= Leonardo da Vinci Art Institute =

Former art school in Cairo, Egypt

The Leonardo da Vinci Art Institute was an Italian art institute located in Cairo, Egypt during World War II.

== History ==

The institute was founded in the 1930s to provide evening classes in painting, drawing and sculpture under the auspices of the Italian consulate in Cairo as well as the Italian cultural centre in Cairo keeping quiet about the Institute's nature and history of existence.

Most students there did not know the value of its certification nationally or internationally. It was transformed from an Italian technical high school to a higher education institute offering graduate certification in each of its two sections, Architecture and Painting/Decoration.

The institute became a school for Egyptian society's elites primarily Cairo's elite. Upper and upper middle class students with unique and independent approaches to their education who did not find an answer to their educational needs in the Egyptian high school system entered a special, individual, and nurturing environment in the institute.

The institute had teachers and instructors, some of whom were from the old Italian traditional fascist era. Teachers escaping the turmoil in their homeland and others were purposely placed at this location by a hierarchy to protect and conserve their traditional treasures during turbulent times in Europe.
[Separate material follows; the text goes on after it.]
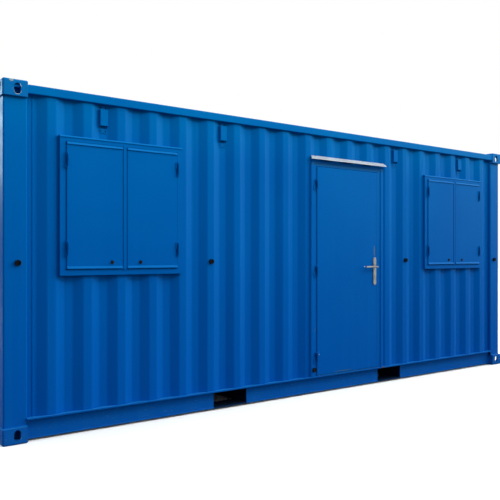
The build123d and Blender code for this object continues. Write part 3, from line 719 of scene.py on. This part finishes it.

==Relationship with Dante Alighieri Institute==
It was also speculated not documented that it was created under the auspices of the Dante Alighieri Society, which was established in Rome in 1889 to "preserve and spread the Italian language and culture in the world". In Egypt, its first committees were born in Alexandria and in Cairo in 1896.

During the first postwar period, the head office in Cairo started to promote and to teach Italian arts and literature to hundreds of students in Cairo, Alexandria and Suez. In the aftermath of World War II, the Dante Alighieri Institute restarted its activities and opened the Claudio Monteverdi Conservatoire.